We start by sharing plates of pasta - carbonara, of course , and cacao e pepe. This is followed by straccheti ruccola for the ladies and steak for the men. The meat is beautifully tender.

We drink Cesanese wine and then  retire to the terrace to crack open another bottle of the same to mull over day one of Amici tours.
Day Two
We are up early as we are heading to St Peters and hope to avoid the worst of the crowds and also the heat of the day.
From the metro we head back again to Sciascia for coffee and cornetti. On the way we notice a huge amount of Carabiniari on the streets. The reason why is revealed once we reach St Peters - there is a huge service to be held in the square to celebrate Bicentenario Carabiniari .

 Obviously the basilica is closed so we stay awhile to observe the comings and goings then have a leisurely stroll up the Janiculum. It is very quiet today so we sit and watch the paraqueets fly amongst the flat topped pine trees and enjoy the view.

We walk down in to Trastevere and stop at Santa Maria Trastevere. The mosaics in here are amazing and we note the mismatched columns that were recycled from ancient Roman buildings.

We have coffee at Cajo e Gajo in Piazza Cosimata. The café shakerato here is very pretty to look at!
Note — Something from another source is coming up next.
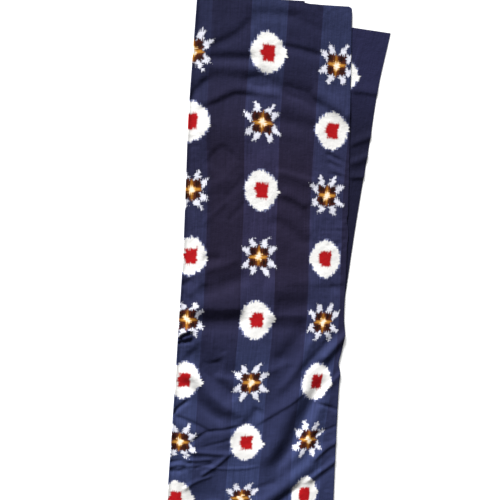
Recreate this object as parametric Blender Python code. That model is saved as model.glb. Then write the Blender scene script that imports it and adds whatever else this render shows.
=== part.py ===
"""A length of ikat cotton, folded lengthwise into a long flat strip and laid on its back.

Metres, +Z up. The strip runs along Y, its far end at +Y, with its selvedges and folds along it.
The cloth is one sheet. From its inner selvedge it runs, across the strip:
    under layer   on the surface, from the inner selvedge out to the left fold
    face layer    over everything, from the left fold across to the right fold
    second layer  back under the face, from the right fold to the inner fold
    flap layer    out again, from the inner fold to the outer selvedge, which shows at the far right
Tables below are in millimetres. Distances "along" are measured on the cloth from its far cut end.
"""

from collections import namedtuple

import bmesh
import bpy
import numpy as np

for old in list(bpy.data.objects):
    bpy.data.objects.remove(old)

MM = 0.001

# Driving sizes
CUT_LENGTH = 950.0
SHEET = 1.0
LAYER_GAP = 0.6
FAR_END = 481.0
NEAR_END = FAR_END - CUT_LENGTH
RAMP = 60.0
EDGE_CLEARANCE = 4.0
TRIANGLES = 11600

# Where the folds and the outer selvedge lie across the strip, and how far the face stands off the stack
Section = namedtuple("Section", "along left_fold right_fold flap_edge loft")
SECTIONS = (
    Section(0, -150.8, 102.0, 171.5, 1.4),
    Section(95, -154.3, 107.8, 158.6, 1.6),
    Section(190, -157.4, 112.6, 152.2, 1.6),
    Section(310, -157.4, 120.0, 142.4, 1.6),
    Section(430, -157.6, 127.3, 134.4, 1.8),
    Section(560, -160.6, 133.8, 127.0, 2.6),
    Section(690, -163.7, 135.6, 119.0, 3.0),
    Section(820, -167.4, 140.0, 110.0, 2.8),
    Section(950, -171.5, 145.5, 100.5, 2.0),
)

# The straight edges, each from the far end to the near end
FLAP_ENDS_Y = (438.0, -481.0)
INNER_FOLD_X = (-58.5, -46.5)
INNER_FOLD_Y = (458.0, -477.0)
INNER_SELVEDGE_X = (24.0, -7.5)

# Soft bulges and hollows in the right fold's outline
Bulge = namedtuple("Bulge", "at_y out half_length")
BULGES = (
    Bulge(118, -2.0, 9),
    Bulge(92, 1.4, 12),
    Bulge(-86, 3.4, 20),
    Bulge(-145, -3.6, 15),
    Bulge(-165, 1.2, 12),
)

# The far cut edge: the face dips near the right fold, and the second layer shows behind it
FACE_DIP = 6.5
FACE_DIP_FROM_X = 0.0
FACE_DIP_TO_X = 42.0
SECOND_RISE = 9.0
CUT_REACH = 70.0
CORNER_RADIUS = 6.0

# Ridges (rise above 0) and troughs (below 0). up and down are the widths of the two flanks, towards
# the far end and the near end. The path's points are (x, y).
Crease = namedtuple("Crease", "name rise up down path")
FACE_CREASES = (
    Crease("far ridge", 0.8, 8, 6, ((-66, 470), (-33, 471), (4, 471))),
    Crease("far trough", -0.7, 6, 8, ((-70, 452), (-3, 455), (64, 459))),
    Crease("shoulder trough", -1.2, 8, 8, ((-56, 454), (-96, 424), (-130, 404))),
    Crease("left bar", -1.4, 5, 9, ((-136, 384), (-98, 385), (-56, 388))),
    Crease("right bar", -1.2, 4, 8, ((-14, 409), (20, 408), (62, 397))),
    Crease(
        "great arc", -1.5, 7, 9,
        ((-162, 300), (-140, 336), (-125, 354), (-101, 360), (-63, 360), (-20, 352), (37, 336), (64, 324)),
    ),
    Crease("arc ridge", 1.0, 9, 9, ((-118, 342), (-70, 342), (-35, 338), (-4, 330))),
    Crease("lower arc", -1.1, 4, 7, ((-142, 294), (-112, 314), (-86, 328), (-50, 330))),
    Crease("right shoulder", 1.5, 12, 9, ((48, 344), (82, 322), (116, 296))),
    Crease("upper swell", 0.9, 9, 9, ((-10, 294), (18, 278), (58, 264))),
    Crease("peak", -0.8, 6, 6, ((-124, 210), (-115, 238), (-103, 244), (-78, 224))),
    Crease("slant trough", -1.3, 9, 11, ((-6, 162), (27, 147), (64, 122))),
    Crease("broad hollow", -0.9, 15, 15, ((-8, 132), (42, 100), (70, 88))),
    Crease("upper left hollow", -1.3, 9, 10, ((-124, -1), (-90, 15), (-46, 28))),
    Crease("left gully", -2.3, 9, 13, ((-134, -62), (-86, -64), (-42, -62))),
    Crease("gully bank", 0.8, 7, 14, ((-122, -84), (-85, -86), (-48, -84))),
    Crease("right gully", -1.3, 6, 9, ((0, -61), (36, -62), (74, -60))),
    Crease("right fold ridge", 2.6, 9, 7, ((150, -70), (112, -112), (84, -139))),
    Crease("right fold trough", -1.9, 8, 8, ((150, -94), (122, -124), (100, -151))),
    Crease("inner slant trough", -1.0, 7, 8, ((110, -100), (88, -121), (60, -142))),
    Crease("inner slant ridge", 1.3, 10, 12, ((84, -98), (58, -134), (22, -178))),
    Crease("left ridge", 1.9, 9, 11, ((-172, -102), (-136, -129), (-96, -172), (-77, -194), (-48, -209))),
    Crease("left trough", -1.6, 10, 12, ((-130, -193), (-103, -222), (-80, -239), (-50, -258))),
    Crease("left tuck", -1.4, 4, 5, ((-178, -250), (-153, -229), (-138, -215))),
    Crease("thin crease", -0.9, 4, 7, ((-134, -301), (-115, -286), (-76, -274), (-38, -267))),
    Crease("near left bar", -1.0, 6, 5, ((-122, -329), (-94, -331), (-58, -334))),
    Crease("near left ridge", 1.6, 6, 5, ((-116, -374), (-91, -347), (-64, -324))),
    Crease("near left edge ridge", 1.2, 5, 4, ((-140, -390), (-120, -376), (-94, -363))),
    Crease("diagonal ridge", 2.2, 16, 5, ((-14, -268), (11, -247), (34, -224), (57, -203), (78, -202))),
    Crease("deep trough", -2.9, 9, 11, ((80, -203), (62, -241), (48, -275), (38, -308), (12, -354))),
    Crease("trough bank", 1.6, 10, 14, ((94, -203), (76, -250), (62, -300), (38, -348))),
    Crease("bright ridge", 3.2, 12, 9, ((-30, -440), (38, -386), (68, -362), (102, -318), (150, -296))),
    Crease("ridge hollow", -1.6, 8, 8, ((56, -395), (84, -366), (106, -342), (152, -314))),
    Crease("second ridge", 2.0, 8, 6, ((62, -406), (94, -376), (117, -354), (152, -330))),
    Crease("near hollow", -1.4, 7, 7, ((4, -436), (39, -404), (64, -387))),
)
FLAP_CREASES = (
    Crease("flap step", 1.2, 14, 5, ((100, 341), (130, 340), (166, 341))),
    Crease("flap trough", -0.5, 5, 7, ((104, 234), (136, 251), (160, 264))),
    Crease("flap ridge", 0.9, 7, 6, ((104, 198), (130, 199), (158, 202))),
)
PATH_STEPS = 32
FADE = 0.2
LEAST_GAP_LIFT = 0.3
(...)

We say hello to Roberto at Antica Carciere and buy ricotta & honey then back along Via Lungeretto to Ponte Sisto and Campo di Fiori.
Our friends sample  fresh juice from a stall where four pomegranites are squeezed in to one drink - such good value.
Next stop Forno Roscioli for pizza slices which we take to Il Vinaietto where we ask for a wine recommendation to go with them.

We walk past the turtle fountain back to the apartment for a well earned rest.
Today is my birthday and what better way to celebrate than with good friends and champagne (provided by the aforesaid friends!) on the Spanish Steps.

On our walk here our friends prove that they have taken in some information on the way as they point out the eagle & griffin papal symbols on top of the gate in to the Villa Borghese - we had never noticed these before!!

We take a passeggiata along Via Margutta as we are eating at Osteria Margutta ,  another favourite restaurant. I love the décor here as well as the food.

The Fillet Margutta deserves a special mention as does the calamari.

There is a huge concert in Piazza del Popolo for the Bicentenario Carabiniari which means the 117 is not running.
A taxi wins over walking and very soon we are enjoying one last glass of wine on the terrace. Entertainment is provided by the lizards on the wall opposite the apartment!

Day Three
We meet up after breakfast and take the 170 bus to Bocca della Verita to take a peek at the Mouth of Truth before walking up to the Rose Garden. The perfume hits you as you walk in even though some of the roses are slightly past their best.

On to the Orange Garden where we take in the view. This is a popular place for wedding photographs and a couple of brides are here today.

Next to the Keyhole where our friends are happily surprised by the view!
Who should we meet here but Giovanni, who introduces us to his wife, Annie. I am beyond pleased to have met Scooter Mavin at last!!
We walk down to Testaccio for lunch at Flavia Velavevodetto.
It is really  hot today so, even though we have booked a table on the terrace, we decide to eat inside. A good move as we get to see Monte Testaccio through the glass walls - layer upon layer of broken amphorae that were once used to carry olive oil - a man made mountain.

After lunch we head back on the metro from Piramide.

Aperitivo tonight is suppli & champagne on the terrace before taking in the artists on Piazza Navona. Music is provided by a talented quintet of musicians.
To the Campidoglio for an overview of the Forum which is bathed in late evening sun then down to the Colosseum. Via di Fori Imperiale is one huge river of rubbish after the Gay Parade that has taken place here today. Not really the last impression  of Rome that we would have wanted our friends to take away with them.

However all is redeemed by take out pizza from Alle Carette, once last meal together on our terrace.